I used to try to explain to my husband how his depressive bouts affected me, and why I felt driven to wheedle and cajole him into doing something with me – often the weather was bad so it was doing things like sledding, or walking to the store, or just walking around the neighborhood. My response and drive to adjust something that he saw as separate from me was illogical to him. In my explanation, I used the image of orbiting celestial bodies, and how their gravitational pulls affect the orbits of bodies around them.

The last few days I've been trying to understand why I care that a man, to whom I once was emotionally attached, was reading what I publicly write here. It did bother me that he was doing it secretly, i.e., hiding it from his wife, but that's really his problem. Yesterday, as I whiled away the better part of an hour in an MRI machine, I realized that it's as if I feel the weight of his attention – and of course that's my problem.

Freud believed that the simple recognition of a problem of the psyche can resolve the problem. He was wrong for the most part: sometimes insight helps, but it more often doesn't. (Holocaust survivors, for example, have been shown to be more functional, and what researchers termed "successful", if they simply ignored their psychic pain from devastating experiences.) In this case, the insight is useful – I think I can stop caring about what this man is doing now.

MRI machines are a perfect place to contemplate orbiting bodies. The second the machine is turned on, I lapse into a surreal dreamlike state. 30 years ago I stopped sleeping under an electric blanket because of the similarly strange dreams I was having.
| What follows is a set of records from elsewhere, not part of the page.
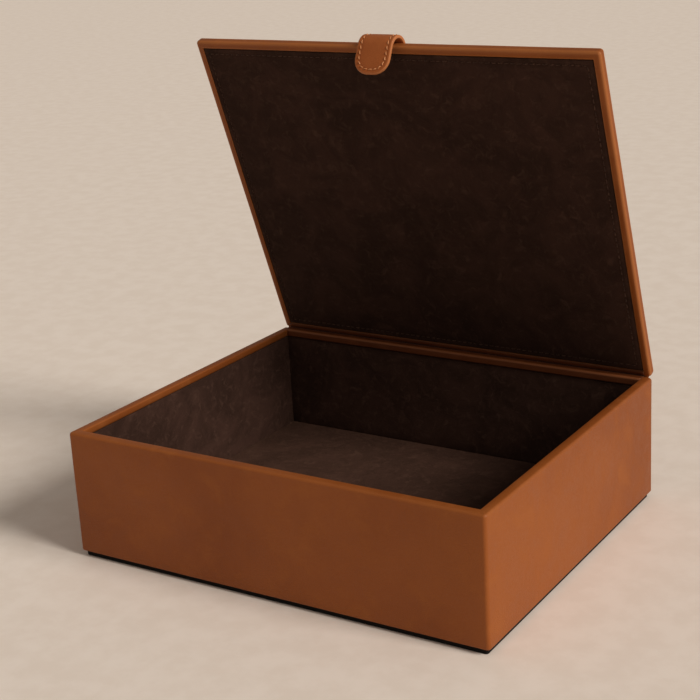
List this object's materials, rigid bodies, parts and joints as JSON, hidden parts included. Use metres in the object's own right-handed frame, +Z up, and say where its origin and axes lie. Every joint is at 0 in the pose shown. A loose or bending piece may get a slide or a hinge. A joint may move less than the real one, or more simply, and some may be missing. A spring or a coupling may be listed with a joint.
{
  "type": "stationery box",
  "caption": "Rectangular leather-covered box for papers with a suede lining, a hinged lid standing open and a stitched pull tab.",
  "frame": {"origin": "centre of the base's underside", "axes": "+X to the right along the front, +Y towards the hinge, +Z up"},
  "size_m": [0.32, 0.2658, 0.3437],
  "materials": {
    "hide": "satin",
    "hide_dark": "satin",
    "suede": "matte",
    "board": "matte",
    "base": "matte",
    "thread_light": "satin",
    "thread_dark": "satin"
  },
  "bodies": {
    "box": {"base_panel": "base", "bottom_board": "board", "front_board": "board", "back_board": "board", "left_board": "board", "right_board": "board", "wall_leather": "hide", "floor_lining": "suede", "front_lining": "suede", "back_lining": "suede", "left_lining": "suede", "right_lining": "suede", "spine_lower": "hide", "hinge_liner_lower": "hide_dark"},
    "lid": {"lid_board": "board", "lid_leather": "hide", "lid_lining": "suede", "lid_thread": "thread_dark", "spine_upper": "hide", "hinge_liner_upper": "hide_dark", "tab_tail_outer": "hide", "tab_tail_lining": "hide_dark", "tab_tail_thread": "thread_light"},
    "tab": {"tab_flap_outer": "hide", "tab_flap_lining": "hide_dark", "tab_thread": "thread_light"}
  },
  "joints": [
    {"name": "lid_hinge", "type": "hinge", "parent": "box", "child": "lid", "pos_m": [0, 0.1294, 0.0923], "axis": [-1, 0, 0], "range_deg": [-70, 40]},
    {"name": "tab_fold", "type": "hinge", "parent": "lid", "child": "tab", "pos_m": [0, 0.04095, 0.33296], "axis": [1, 0, 0], "range_deg": [-45, 25.72]}
  ],
  "couplings": [
    {"joint": "tab_fold", "follows": "lid_hinge", "ratio": 0.64286}
  ]
}
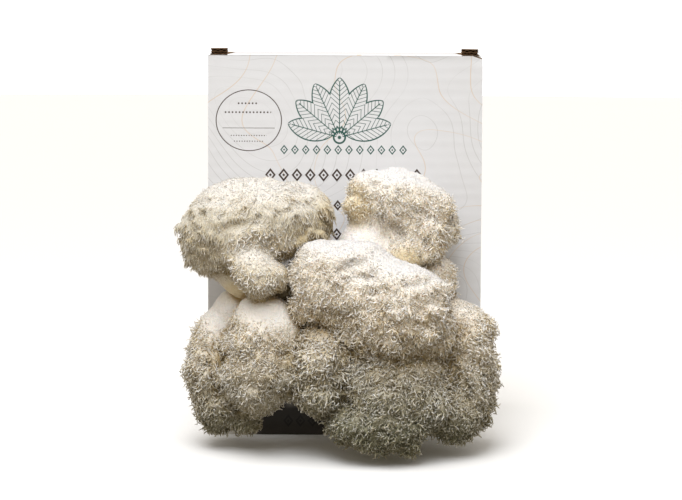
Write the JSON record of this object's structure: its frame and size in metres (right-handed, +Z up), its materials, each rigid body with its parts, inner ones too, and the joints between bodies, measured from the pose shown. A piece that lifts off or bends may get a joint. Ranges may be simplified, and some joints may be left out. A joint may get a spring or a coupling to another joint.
{
  "type": "lions mane mushroom grow kit",
  "caption": "Upright cardboard carton with a bagged sawdust block inside and a branching cluster of spiny white lions mane mushroom heads growing out of a window low in its front.",
  "frame": {"origin": "middle of the carton's bottom face, on the surface that the kit stands on", "axes": "+Z up along the carton's height; -Y out of the carton's front, where the mushrooms grow; +X to the right as the front is seen"},
  "size_m": [0.2024, 0.2356, 0.2446],
  "materials": {
    "carton": "matte",
    "bag_film": "satin",
    "sawdust": "matte",
    "mushroom_flesh": "matte"
  },
  "bodies": {
    "root": {"carton": "carton", "grow_bag": "bag_film", "substrate_block": "sawdust", "mushroom_base": "mushroom_flesh", "head_upper_left": "mushroom_flesh", "head_upper_right": "mushroom_flesh", "head_back_right": "mushroom_flesh", "head_right": "mushroom_flesh", "head_center": "mushroom_flesh", "head_lower_center": "mushroom_flesh", "head_center_left": "mushroom_flesh", "head_left": "mushroom_flesh"}
  },
  "joints": []
}
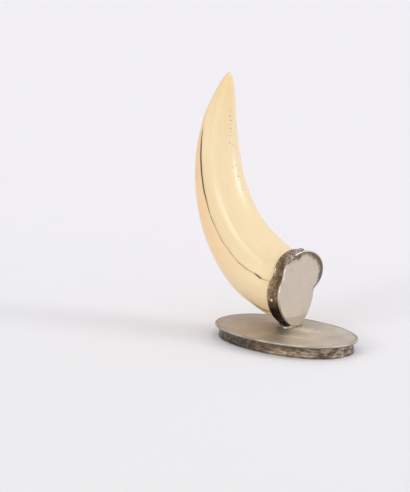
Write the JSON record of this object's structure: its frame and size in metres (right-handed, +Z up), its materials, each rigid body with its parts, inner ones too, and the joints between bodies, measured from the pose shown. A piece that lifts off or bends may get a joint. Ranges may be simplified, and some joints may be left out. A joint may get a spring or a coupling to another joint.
{
  "type": "mounted warthog tusk",
  "caption": "Curved, tapering warthog tusk held at its root in a gourd-shaped metal collar with a flat end plate, standing on a low oval metal base.",
  "frame": {"origin": "centre of the underside of the oval base, on the surface it stands on", "axes": "+Z up; X along the long axis of the oval base, +X the way the collar's end plate faces; the tusk leaves the collar towards -X and bends up to its tip"},
  "size_m": [0.1373, 0.0649, 0.1623],
  "materials": {
    "ivory": "polished cream ivory, waxy gloss",
    "pale_plate_metal": "worn silver plate, satin, greyed",
    "aged_band_metal": "aged silver plate, mottled brown-grey",
    "base_top_metal": "worn silver plate, satin, faintly green",
    "worn_skirt_metal": "silver plate worn through to brass in patches, dirty",
    "base_floor_metal": "thin plated brass sheet, dull",
    "solder": "bare soft solder, uneven shine",
    "aged_solder": "darkened lumpy solder",
    "pin_metal": "small polished pin head in a dark ring"
  },
  "bodies": {
    "root": {"tusk": "ivory", "end_plate": "pale_plate_metal", "collar_band": "aged_band_metal", "seam_solder": "aged_solder", "collar_pin": "pin_metal", "foot_solder_near": "solder", "foot_solder_far": "solder", "base_plate": "base_top_metal", "base_band": "worn_skirt_metal", "base_floor": "base_floor_metal"}
  },
  "joints": []
}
A few years later, research showed that women who used electric blankets had an increased incidence of miscarriages.

As I recall my husband's puzzled reaction to my orbiting bodies metaphor, I wonder if, as in water, some people are simply more buoyant than others in these unseen currents. If so, you can't really fault them for it, any more than you can blame the negatively buoyant person for having trouble scuba diving.